Greed, Envy and The Berlin Wall
On August 13 1961, the German Democratic Republic – otherwise known as Communist East Germany – began erecting a wall that would not only separate West Berlin from East Berlin – now known as just Berlin – but would effectively cut off West Berlin from its home in East Germany.
The Wall was barbaric, senseless, downright stupid and a brazen lie, meant ostensibly to “protect its population from fascist elements conspiring to prevent the ‘will of the people’ in building a socialist state in East Germany.” In reality, it was built to stop the mass defections of mostly young, talented and educated Germans from an increasingly Sovietized government.
The Berlin Wall also included one of the most appalling symbols of the Cold War (apart from The Wall itself): a series of sniper-outfitted guard towers perched over a large area that became known as “the death strip.” Need I even elaborate?

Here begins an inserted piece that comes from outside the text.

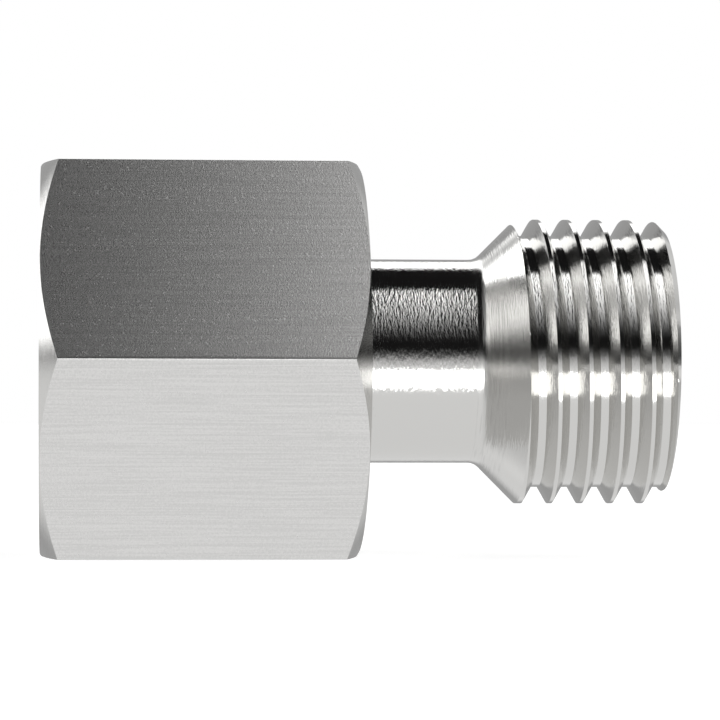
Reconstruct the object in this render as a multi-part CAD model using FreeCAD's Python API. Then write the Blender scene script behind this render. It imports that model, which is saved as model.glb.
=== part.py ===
import FreeCAD, Part
import math
import os

# Tube reducer for a 24 degree cone coupling: a turned body with a plain stub for the large tube
# size at one end and a male thread for the small tube size at the other, a cutting ring gripped
# on to the stub, and the union nut that turns freely behind the ring.
# Lengths are in millimetres and angles in degrees. X is the flow axis, from the tip of the stub
# at the origin to the threaded end. Z is up, and two flats of the nut lie level.
# The male thread has its true profile and pitch, as level grooves with no lead. The nut's bore
# is drawn at the minor diameter of its thread.

# Stub and neck of the body, one diameter from end to end
large_tube_diameter = 10.0
flow_bore_diameter = 6.0
bare_neck_length = 5.45

# Shoulder between the neck and the male thread
shoulder_angle = 45.0
shoulder_fillet_radius = 0.8

# Male thread for the small tube's nut
male_thread_diameter = 14.0
male_thread_pitch = 1.5
male_thread_length = 7.25
male_thread_lead_in = 0.5

# Socket for the small tube, with its 24 degree sealing cone
small_tube_diameter = 8.0
small_socket_clearance = 0.05
small_socket_depth = 7.0
cone_half_angle = 12.0
cone_mouth_wall = 1.15

# Cutting ring on the stub, and the groove that its front edge has bitten
ring_setback = 2.5
ring_length = 9.8
ring_nose_length = 3.4
ring_nose_wall = 0.4
ring_waist_length = 1.6
ring_bore_clearance = 0.02
ring_side_clearance = 0.75
ring_rear_wall = 0.53
ring_bite_depth = 0.2
ring_bite_length = 1.4

# Union nut
nut_across_flats = 19.0
nut_length = 15.5
nut_face_diameter = 18.9
nut_chamfer_angle = 30.0
nut_thread_diameter = 16.0
nut_thread_pitch = 1.5
nut_mouth_relief = 0.25
nut_undercut_length = 1.6
nut_undercut_relief = 0.1
nut_shoulder_angle = 45.0
nut_seat_clearance = 0.15
nut_bore_clearance = 0.1
nut_end_wall = 2.15

# Basic profile of a metric thread, as shares of the pitch, and how far its cuts overrun
thread_flank_angle = 30.0
thread_depth_share = 0.54127
crest_flat_share = 0.125
root_flat_share = 0.25
groove_overrun_share = 0.05

# Radii that follow from the sizes above
neck_radius = large_tube_diameter / 2
flow_radius = flow_bore_diameter / 2
male_radius = male_thread_diameter / 2
male_root_radius = male_radius - thread_depth_share * male_thread_pitch
socket_radius = small_tube_diameter / 2 + small_socket_clearance
cone_mouth_radius = male_root_radius - cone_mouth_wall
nut_major_radius = nut_thread_diameter / 2
nut_minor_radius = nut_major_radius - thread_depth_share * nut_thread_pitch
nut_undercut_radius = nut_major_radius + nut_undercut_relief
nut_mouth_radius = nut_major_radius + nut_mouth_relief
nut_rear_radius = neck_radius + nut_bore_clearance
ring_collar_radius = nut_minor_radius - ring_side_clearance
ring_bore_radius = neck_radius + ring_bore_clearance
ring_rear_radius = ring_bore_radius + ring_rear_wall

# Stations along the axis, chained from the stub's tip to the threaded end
seat_slope = math.tan(math.radians(nut_shoulder_angle))
ring_rear = ring_setback + ring_length
ring_chamfer_start = ring_rear - (ring_collar_radius - ring_rear_radius) / seat_slope
seat_at_collar = ring_chamfer_start + nut_seat_clearance
nut_undercut_end = seat_at_collar - (nut_undercut_radius - ring_collar_radius) / seat_slope
nut_thread_end = nut_undercut_end - nut_undercut_length
nut_shoulder_end = seat_at_collar + (ring_collar_radius - nut_rear_radius) / seat_slope
nut_rear = nut_shoulder_end + nut_end_wall
nut_front = nut_rear - nut_length
fillet_start = nut_rear + bare_neck_length
fillet_reach = shoulder_fillet_radius * math.tan(math.radians(shoulder_angle / 2))
cone_foot = fillet_start + fillet_reach
cone_slope = math.tan(math.radians(shoulder_angle))
cone_top = cone_foot + (male_radius - neck_radius) / cone_slope
body_end = cone_top + male_thread_length
socket_stop = body_end - small_socket_depth
cone_length = (cone_mouth_radius - socket_radius) / math.tan(math.radians(cone_half_angle))

origin = FreeCAD.Vector(0, 0, 0)
flow_axis = FreeCAD.Vector(1, 0, 0)


def station(along, radius):
    """The point at a place along the axis and a radius, on the side that faces up."""
    return FreeCAD.Vector(along, 0, radius)


def turned(edges):
    """Turn a closed chain of edges about the flow axis into a solid."""
    return Part.Face(Part.Wire(edges)).revolve(origin, flow_axis, 360)


def turned_outline(outline):
    """Turn a closed outline of straight runs, given as (along, radius) points, into a solid."""
    corners = [station(along, radius) for along, radius in outline]
    corners.append(corners[0])
    return turned(Part.makePolygon(corners).Edges)


def thread_grooves():
    """The rings to cut away for the male thread, one in each pitch, after a crest at the cone."""
    depth = (thread_depth_share + groove_overrun_share) * male_thread_pitch
    root_half = root_flat_share * male_thread_pitch / 2
    mouth_half = root_half + depth * math.tan(math.radians(thread_flank_angle))
    mouth_radius = male_root_radius + depth
    first_middle = cone_top + (1 + crest_flat_share) * male_thread_pitch / 2
    grooves = []
    for index in range(math.ceil(male_thread_length / male_thread_pitch)):
        middle = first_middle + index * male_thread_pitch
        grooves.append(
            turned_outline(
                [
                    (middle - mouth_half, mouth_radius),
                    (middle - root_half, male_root_radius),
                    (middle + root_half, male_root_radius),
                    (middle + mouth_half, mouth_radius),
                ]
            )
        )
    return grooves


def reducer_body():
    """The turned body: stub, bite, neck, filleted shoulder, male thread, and the stepped bore."""
    stub = [
        (0, flow_radius),
        (0, neck_radius),
        (ring_setback, neck_radius),
        (ring_setback, neck_radius - ring_bite_depth),
        (ring_setback + ring_bite_length - ring_bite_depth, neck_radius - ring_bite_depth),
        (ring_setback + ring_bite_length, neck_radius),
        (fillet_start, neck_radius),
    ]
    corners = [station(along, radius) for along, radius in stub]
    arc_points = [corners[-1]]
    for share in (0.5, 1):
        turn = math.radians(shoulder_angle * share)
        along = fillet_start + shoulder_fillet_radius * math.sin(turn)
        radius = neck_radius + shoulder_fillet_radius * (1 - math.cos(turn))
        arc_points.append(station(along, radius))
    threaded_end = [
        (cone_top, male_radius),
        (body_end - male_thread_lead_in, male_radius),
        (body_end, male_radius - male_thread_lead_in),
        (body_end, cone_mouth_radius),
        (body_end - cone_length, socket_radius),
        (socket_stop, socket_radius),
        (socket_stop, flow_radius),
        (0, flow_radius),
    ]
    end_corners = [arc_points[-1]] + [station(along, radius) for along, radius in threaded_end]
    edges = Part.makePolygon(corners).Edges
    edges.append(Part.Arc(*arc_points).toShape())
    edges.extend(Part.makePolygon(end_corners).Edges)
    return turned(edges).cut(thread_grooves())


def cutting_ring():
    """The hardened ring gripped on the stub: tapered nose, waist and rear collar."""
    nose_radius = ring_bore_radius + ring_nose_wall
    nose_end = ring_setback + ring_nose_length
    nose_end_radius = nose_radius + ring_nose_length * math.tan(math.radians(cone_half_angle))
    waist_end = nose_end + ring_waist_length
    collar_step = ring_collar_radius - nose_end_radius
    return turned_outline(
        [
            (ring_setback, ring_bore_radius),
            (ring_rear, ring_bore_radius),
            (ring_rear, ring_rear_radius),
            (ring_chamfer_start, ring_collar_radius),
            (waist_end + collar_step, ring_collar_radius),
            (waist_end, nose_end_radius),
            (nose_end, nose_end_radius),
            (ring_setback, nose_radius),
        ]
    )


def hexagon_bar():
    """The nut's hexagon, with a flat at the bottom and both ends chamfered to a round face."""
    corner_radius = nut_across_flats / math.sqrt(3)
    corners = []
    for corner in range(7):
        turn = math.radians(60 * corner)
        corners.append(
            FreeCAD.Vector(nut_front, corner_radius * math.cos(turn), corner_radius * math.sin(turn))
        )
    bar = Part.Face(Part.makePolygon(corners)).extrude(FreeCAD.Vector(nut_length, 0, 0))
    face_radius = nut_face_diameter / 2
    middle = (nut_front + nut_rear) / 2
    apex_radius = face_radius + nut_length / 2 / math.tan(math.radians(nut_chamfer_angle))
    chamfers = turned_outline(
        [
            (nut_front, 0),
            (nut_front, face_radius),
            (middle, apex_radius),
            (nut_rear, face_radius),
            (nut_rear, 0),
        ]
    )
    return bar.common(chamfers)


def union_nut():
    """The hexagon nut: countersunk mouth, thread bore, undercut, seat and rear bore."""
    bore = turned_outline(
        [
            (nut_front, 0),
            (nut_front, nut_mouth_radius),
            (nut_front + nut_mouth_radius - nut_minor_radius, nut_minor_radius),
            (nut_thread_end, nut_minor_radius),
            (nut_thread_end, nut_undercut_radius),
            (nut_undercut_end, nut_undercut_radius),
            (nut_shoulder_end, nut_rear_radius),
            (nut_rear, nut_rear_radius),
            (nut_rear, 0),
        ]
    )
    return hexagon_bar().cut(bore)


parts = {
    "reducer_body": reducer_body,
    "cutting_ring": cutting_ring,
    "union_nut": union_nut,
}

os.makedirs("parts", exist_ok=True)
for name, make in parts.items():
    solid = make().Solids[0]
    solid.exportStep("parts/" + name + ".step")
    print(name, solid.isValid(), round(solid.Volume, 2))
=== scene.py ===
import math

import bpy
import numpy as np
from bpy.props import FloatProperty, FloatVectorProperty, PointerProperty
from mathutils import Matrix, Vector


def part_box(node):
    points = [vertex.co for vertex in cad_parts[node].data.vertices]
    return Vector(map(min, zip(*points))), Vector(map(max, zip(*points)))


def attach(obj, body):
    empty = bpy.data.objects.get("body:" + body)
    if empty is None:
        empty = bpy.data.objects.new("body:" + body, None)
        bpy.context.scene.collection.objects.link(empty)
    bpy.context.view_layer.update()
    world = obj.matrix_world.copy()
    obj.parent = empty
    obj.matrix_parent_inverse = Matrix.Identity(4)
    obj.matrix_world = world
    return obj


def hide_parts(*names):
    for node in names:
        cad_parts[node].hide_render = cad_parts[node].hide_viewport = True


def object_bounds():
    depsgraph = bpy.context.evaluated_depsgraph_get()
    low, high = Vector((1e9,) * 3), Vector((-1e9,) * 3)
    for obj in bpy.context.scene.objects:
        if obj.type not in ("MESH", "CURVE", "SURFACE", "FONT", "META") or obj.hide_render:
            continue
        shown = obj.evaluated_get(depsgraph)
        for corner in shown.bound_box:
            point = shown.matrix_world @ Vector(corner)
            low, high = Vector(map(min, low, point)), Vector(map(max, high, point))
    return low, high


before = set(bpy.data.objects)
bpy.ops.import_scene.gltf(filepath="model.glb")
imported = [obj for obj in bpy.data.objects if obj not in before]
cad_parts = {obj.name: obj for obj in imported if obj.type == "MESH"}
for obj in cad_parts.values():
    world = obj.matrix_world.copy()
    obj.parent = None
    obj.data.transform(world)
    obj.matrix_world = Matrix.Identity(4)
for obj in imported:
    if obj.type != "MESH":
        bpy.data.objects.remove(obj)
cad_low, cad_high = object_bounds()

# Looks of a tube reducer: the turned body with its helical thread, the hexagon union nut with the
# thread inside it, and the cutting ring between them, all in bright stainless steel.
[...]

I visited Berlin shortly after the Wall was torn down in 1990, and I found the newly reunified city to be a living monument to the supremacy of free minds and free markets. East Berlin had the sorry look of good times past. It was dull and depressed, unkempt and uncared-for. Envy hung in the air like the stench of a dead possum.
Because then, just a few blocks away – visible, accessible – was merry, glitzed-up, bustling West Berlin. Every day, the East Berliners got to gape at what they had missed, what they had been robbed of, and you could see that despite the joy of reunification it was killing them.

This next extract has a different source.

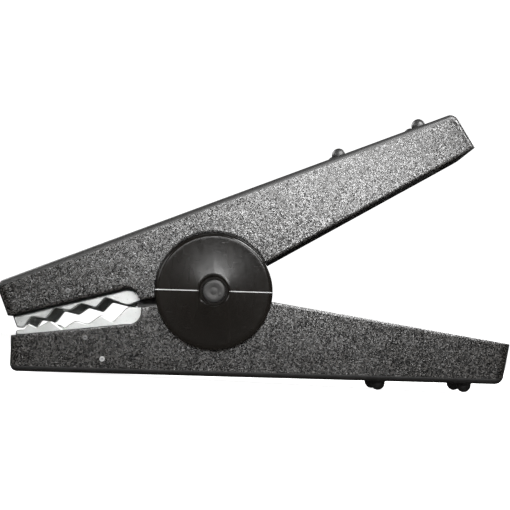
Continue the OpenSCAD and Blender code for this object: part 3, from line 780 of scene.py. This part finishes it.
pin, pinTop, sprue = hv["pin"], hv["pinEnd"], hv["sprue"]
pinFace = [(0.02, pinTop - 0.03), (0.5, pinTop - 0.03), (0.62, pinTop - 0.055), (0.74, pinTop - 0.03),
           (1.2, pinTop - 0.012), (pin - hv["pinRound"], pinTop), (pin - 0.08, pinTop - 0.06),
           (pin, pinTop - hv["pinRound"])]
pinProfile = [(r, -h) for r, h in pinFace] + pinFace[::-1]
sprueProfile = [(sprue, pinTop - 0.1), (sprue, pinTop), (sprue - 0.08, pinTop + 0.02), (0.05, pinTop + 0.01)]
parts = [turned(pinProfile, axis="y", steps=96), turned(sprueProfile, hv["sprueAt"], "y", 24)]
halfPiece("lower", "pivotPin", parts, "pin", "pivot_pin")

low = hv["capLow"] + hv["ringFit"]
high = low + hv["ringThick"]
rings = [ringAbout(pin + hv["pinFit"], hv["ring"], s * low, s * high) for s in (1, -1)]
halfPiece("lower", "pinRings", rings, "spring", "pin_rings")
bore, reach = pin + hv["fit"], hv["sleeveEnd"]
sleeve = ringAbout(bore, hv["sleeve"], -reach, reach, hv["sleeveRound"])
halfPiece("lower", "springSleeve", [sleeve], "nylon", "spring_sleeve")
for name, which in sides:
    washer = ringAbout(bore, hv["washer"], hv["washerLow"], hv["washerHigh"])
    halfPiece(which, name + "EarWasher", [washer], "nylon", name + "_ear_washer")
print("hub ready")


# ---- spring: a leg of each half joined by a close coil ----
springValues = {
    "coil": 3.96, "wire": 0.49, "halfCoil": 1.71, "bear": 13.0, "bearHeight": 10.43, "turns": 3,
    "stepsPerTurn": 44, "legSteps": 14, "endShare": 0.8, "twistShare": 0.85,
}
pv = springValues
legLength = math.sqrt(pv["bear"] ** 2 + pv["bearHeight"] ** 2 - pv["coil"] ** 2)
legSlope = math.atan2(pv["bearHeight"], pv["bear"]) - math.atan2(pv["coil"], legLength)


# In the clip's own X and Z round the pivot: where each leg leaves the coil, and the way it goes
def legOf(axes):
    way = np.array([math.cos(legSlope), 0, math.sin(legSlope)]) @ axes
    leave = pv["coil"] * np.array([-math.sin(legSlope), 0, math.cos(legSlope)]) @ axes
    return leave, way, math.atan2(leave[2], leave[0])


# Path: along the lower leg to the coil, round it while stepping across the clip, and out along the upper leg
def springPath():
    (leaveL, wayL, angleL), (leaveU, wayU, angleU) = legOf(lowerAxes), legOf(upperAxes)
    sweep = -((angleL - angleU) % (2 * halfTurn)) - 2 * halfTurn * pv["turns"]
    count = int(abs(sweep) / (2 * halfTurn) * pv["stepsPerTurn"])
    t = np.linspace(0, 1, count)
    angle = angleL + sweep * t
    across = pv["halfCoil"] * (2 * t - 1)
    coil = np.stack([pv["coil"] * np.cos(angle), across, pv["coil"] * np.sin(angle)], -1)
    reach = np.concatenate([[legLength, legLength - 0.06], np.linspace(legLength - 0.3, 0.4, pv["legSteps"])])
    reach = reach[:, None]
    lowerLeg = leaveL + wayL * reach + [0, -pv["halfCoil"], 0]
    upperLeg = leaveU + wayU * reach[::-1] + [0, pv["halfCoil"], 0]
    return np.concatenate([lowerLeg, coil, upperLeg])


path = springPath()
thick = np.full(len(path), pv["wire"])
thick[[0, -1]] *= pv["endShare"]
coil = wire(path, thick, np.array([0.0, 1.0, 0.0]))
spring = makePiece("torsionSpring", [coil], np.eye(3), "spring", ["torsion_spring"])
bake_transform(spring)
print("spring ready")


# ---- screws, terminal, clamp and grommet ----
fastenerValues = {
    "jawScrewsAt": (-16.0, -27.0), "sheetInside": 10.9, "jawScrewReach": 1.8,
    "small": {"shank": 0.6, "head": 1.4, "headHigh": 0.8, "slot": 0.4, "slotDeep": 0.4},
    "terminalAt": 19.0, "terminalSeat": 8.6, "terminalReach": 3.0,
    "large": {"shank": 1.25, "head": 2.5, "headHigh": 1.4, "slot": 0.6, "slotDeep": 0.7},
    "washer": 2.9, "washerThick": 0.5, "washerFit": 0.15,
    "bush": 2.2, "bushLow": 9.1, "bushFit": 0.03, "grooves": 5, "groovePitch": 0.28, "grooveDeep": 0.08,
    "clampAt": 33.0, "clampGauge": 3.6, "clampLow": 6.95, "clampHigh": 8.15, "clampHalfLong": 4.7,
    "clampHalfWide": 2.0, "clampRim": 0.15, "clampReach": 3.0,
    "inletHeight": 9.5, "cable": 1.45, "cableFit": 0.06, "grommetNeck": 1.85, "grommetLip": 2.15,
    "wallInside": 45.349, "wallThick": 1.625, "lipThick": 0.5,
}
sc = fastenerValues


# A slotted screw seated at a height, head toward the mouth of the shell: a turned lower head and shank, and two
# half-moon pads that leave the slot between them
def screwParts(x, y, seat, size, reach):
    r, low, shank = size["head"], seat - size["headHigh"], size["shank"]
    base, tip, chamfer, lead = low + size["slotDeep"], seat + reach, 0.25, 0.1
    body = [(0.05, base), (r - 0.03, base), (r, base + 0.03), (r, seat - 0.08), (r - 0.08, seat), (shank, seat),
            (shank, tip - chamfer), (shank - chamfer, tip), (0.05, tip)]
    open0 = math.asin(size["slot"] / 2 / r)
    a = np.linspace(open0, halfTurn - open0, 26)
    moon = np.column_stack([r * np.cos(a), r * np.sin(a)])
    moon = np.concatenate([moon, [[-0.3 * r, size["slot"] / 2], [0.3 * r, size["slot"] / 2]]])
    turn = 0.35 + x * 0.7 + y       # radians, so that each slot stands its own way
    spin = np.array([[math.cos(turn), math.sin(turn)], [-math.sin(turn), math.cos(turn)]])
    pads = [plate(m @ spin, low, base + 0.02, lead, "xyz", (x, y, 0)) for m in (moon, -moon)]
    return [turned(body, (x, y, 0), steps=48)] + pads


for which in halves:
    parts = [p for at in sc["jawScrewsAt"]
             for p in screwParts(at, 0, sc["sheetInside"], sc["small"], sc["jawScrewReach"])]
    halfPiece(which, which + "JawScrews", parts, "screw", which + "_jaw_screws")

at, seat, shank = sc["terminalAt"], sc["terminalSeat"], sc["large"]["shank"]
screw = screwParts(at, 0, seat, sc["large"], sc["terminalReach"])
halfPiece("lower", "terminalScrew", screw, "screw", "terminal_screw")
washer = ringAbout(shank + sc["washerFit"], sc["washer"], seat, seat + sc["washerThick"], centre=(at, 0, 0), axis="z")
halfPiece("lower", "terminalWasher", [washer], "screw", "terminal_washer")
bush, bushLow, bushHigh, bore = sc["bush"], sc["bushLow"], sc["sheetInside"], shank + sc["bushFit"]
groove = ((0.0, 0.0), (0.0, 0.14), (sc["grooveDeep"], 0.2))
grooves = [(bush - d, bushLow + 0.2 + k * sc["groovePitch"] + o) for k in range(sc["grooves"]) for d, o in groove]
bushProfile = [(bore, bushLow), (bush - 0.15, bushLow)] + grooves + [
    (bush, bushHigh - 0.12), (bush - 0.12, bushHigh), (bore, bushHigh)]
halfPiece("lower", "terminalBush", [turned(bushProfile, (at, 0, 0), ring=True)], "brass", "terminal_bush")

# Clamp bar: its section has a shallow saddle for the cable; the bar is that section given width along the handle
saddle = np.linspace(-1, 1, 9) * math.sqrt(sc["cable"] ** 2 - (sc["inletHeight"] - sc["clampHigh"]) ** 2)
saddleZ = sc["inletHeight"] - np.sqrt(sc["cable"] ** 2 - saddle ** 2)
long, lowZ, highZ = sc["clampHalfLong"], sc["clampLow"], sc["clampHigh"]
barOutline = np.concatenate([
    softCorners([(-long, lowZ), (long, lowZ), (long, highZ)], [0.5, 0.5, 0.2])[:-1],
    np.column_stack([saddle, saddleZ])[::-1],
    [(-long + 0.2, highZ), (-long, highZ - 0.2)]])
start, end = sc["clampAt"] - sc["clampHalfWide"], sc["clampAt"] + sc["clampHalfWide"]
halfPiece("lower", "cableClamp", [plate(barOutline, start, end, sc["clampRim"], "yzx")], "clamp", "cable_clamp")
parts = [p for s in (-1, 1)
         for p in screwParts(sc["clampAt"], s * sc["clampGauge"], lowZ, sc["small"], sc["clampReach"])]
halfPiece("lower", "clampScrews", parts, "screw", "clamp_screws")

lipIn, lipOut, neckOut = sc["cable"] + sc["cableFit"], sc["grommetLip"], sc["grommetNeck"]
inside = sc["wallInside"] - 0.02
lipStart, outside = inside - sc["lipThick"], inside + sc["wallThick"] - 0.06
grommet = softCorners([(lipIn, lipStart), (lipOut, lipStart), (lipOut, inside), (neckOut, inside),
                       (neckOut, outside), (lipIn, outside)], [0.12, 0.15, 0.1, 0.05, 0.12, 0.12], 3)
bushing = turned(grommet, (0, 0, sc["inletHeight"]), "x", 64, ring=True, lean=lean)
halfPiece("lower", "inletGrommet", [bushing], "rubber", "inlet_grommet")
print("fastenings ready")


# ---- floor, light and camera ----
studioValues = {
    "floorSize": 3.0, "floorGlow": 0.95, "back": 1.15, "above": 0.05, "below": 0.0, "horizon": (-0.5, 0.6),
    "exposure": 0.0, "aim": (8, 0, 5), "camera": (2.3, -177.0, -8.0),
    "yaw": 0.37, "pitch": 2.48, "roll": 3.09, "lens": 75.6, "shift": (0.039, 0.0815),
}
st = studioValues
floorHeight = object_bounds()[0][2]
size = st["floorSize"]
corners = [(-size, -size, floorHeight), (size, -size, floorHeight), (size, size, floorHeight),
           (-size, size, floorHeight)]
floorMesh = bpy.data.meshes.new("floor")
floorMesh.from_pydata(corners, [], [(0, 1, 2, 3)])
pale = Finish("paleFloor")
paleTone = pale.colour(pale.noise(400.0), tint(0.86), tint(0.9))
floorMesh.materials.append(pale.feed(
    Base_Color=paleTone, Roughness=0.9, Emission_Color=(1, 1, 1, 1), Emission_Strength=st["floorGlow"]))
floor = bpy.data.objects.new("floor", floorMesh)
bpy.context.scene.collection.objects.link(floor)
floor.visible_glossy = False


# A soft rectangle of light, turned to face the clip; its place is counted from the pivot
def softLight(name, place, size, power, shineOnly=False):
    data = bpy.data.lights.new(name, "AREA")
    data.shape, data.energy = "RECTANGLE", power
    data.size, data.size_y = (v * mm for v in size)
    light = bpy.data.objects.new(name, data)
    spot = pivot + np.array(place) * mm
    light.location = spot
    way = pivot + np.array(st["aim"]) * mm - spot
    light.rotation_euler = (math.atan2(math.hypot(way[0], way[1]), -way[2]), 0, math.atan2(-way[0], way[1]))
    light.visible_diffuse = not shineOnly
    bpy.context.scene.collection.objects.link(light)


softLight("glare", (38, -262, 72), (90, 18), 0.27)
softLight("sideGlare", (-50, -262, 64), (60, 18), 0.08)
softLight("key", (100, -170, 190), (60, 60), 0.45)
softLight("top", (-40, -20, 260), (120, 120), 0.05)
softLight("backLeft", (-230, 170, 190), (160, 160), 0.8)
softLight("backRight", (180, 240, 150), (160, 160), 0.8)
softLight("frontLeft", (-260, -120, 130), (120, 120), 0.3)
softLight("rim", (110, -130, 150), (170, 30), 0.5, shineOnly=True)

# The camera sees an even white; everything else is lit by a dim sky that fades downward
world = bpy.data.worlds.new("studio")
bpy.context.scene.world = world
sky = Nodes(world)
white = (1, 1, 1, 1)
height = sky.node("ShaderNodeSeparateXYZ", {}, {0: sky.node("ShaderNodeTexCoord", {}, {}, "Generated")}, "Z")
limits = {1: st["horizon"][0], 2: st["horizon"][1], 3: st["below"], 4: st["above"]}
strength = sky.node("ShaderNodeMapRange", {}, {0: height, **limits})
dim = sky.node("ShaderNodeBackground", {}, {"Color": white, "Strength": strength})
seen = sky.node("ShaderNodeBackground", {}, {"Color": white, "Strength": st["back"]})
fromCamera = sky.node("ShaderNodeLightPath", {}, {}, "Is Camera Ray")
mixed = sky.node("ShaderNodeMixShader", {}, {0: fromCamera, 1: dim, 2: seen})
skyEnd = sky.tree.nodes.new("ShaderNodeOutputWorld")
sky.join(mixed, skyEnd.inputs[0])

# The camera's right, up and forward directions from its yaw, pitch and roll
yaw, pitch, roll = (math.radians(st[k]) for k in ("yaw", "pitch", "roll"))
forward = np.array([math.sin(yaw) * math.cos(pitch), math.cos(yaw) * math.cos(pitch), math.sin(pitch)])
level = np.array([math.cos(yaw), -math.sin(yaw), 0])
upright = np.cross(level, forward)
right = level * math.cos(roll) + upright * math.sin(roll)
above = upright * math.cos(roll) - level * math.sin(roll)
cameraData = bpy.data.cameras.new("camera")
cameraData.lens, cameraData.sensor_width, cameraData.clip_start = st["lens"], 36.0, 0.005
cameraData.shift_x, cameraData.shift_y = st["shift"]
camera = bpy.data.objects.new("camera", cameraData)
turn = np.eye(4)
turn[:3, 0], turn[:3, 1], turn[:3, 2] = right, above, -forward
turn[:3, 3] = pivot + np.array(st["camera"]) * mm
camera.matrix_world = Matrix(turn.tolist())
bpy.context.scene.collection.objects.link(camera)
bpy.context.scene.camera = camera
view = bpy.context.scene.view_settings
view.view_transform, view.look, view.exposure, view.gamma = "Standard", "None", st["exposure"], 1.0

I think it would kill me, too.
Envy was one of the more insidious attributes of the East Bloc. True, that Western, capitalist societies have greed – also, deservedly, one of the seven deadly sins. Greed is ugly and mean.
But I’ll take greed over envy any time.
You may disagree with me and have many great reasons why I’m simply wrong, wrong, wrong, and I won’t fight you with a tit for tat.
What I will do is tell you a joke.
A Czech (i.e. Communist), an American (i.e. Capitalist) and a Frenchman (we won’t even go there) were sitting in a café and uncorked a bottle of wine. Lo and behold a genie popped out of the bottle and offered them each a wish in return for freeing him.
The American said, “Oh, me first, me first!”
The genie nodded for him to go ahead, since Americans always want to go first. And the American told him, “My neighbor has the most beeeaaauuutiful Cadillac I’ve ever seen. It’s big, it’s gold, and it’s a convertible!”
The genie says, “So, you want that Cadillac.”
“Heck no!” The American rubbed his hands together. “I want an even bigger, more beeeeautiful Cadillac.”
His wish was granted.
Next, it was the Frenchman’s turn. The Frenchman turned to the genie and said, “My neighbor has the most magnifique chateau! It is enormous! It has silver trim and gargoyles! The furniture is exquisite!”
“And you want that chateau?” The genie confirmed.
“But, of course!” The Frenchman said. “Only I want gold trim, bigger gargoyles and better furniture.”
His wish was granted.
Finally, the Czech stepped forward. He took off his hat and bowed his head. “Mr. Genie,” he said humbly. “My neighbor has the fattest, most succulent pig I have ever seen.”
“Let me guess,” the genie said. “You want and even fatter, more succulent pig.”
“No,” said the Czech. “I want that pig to die.”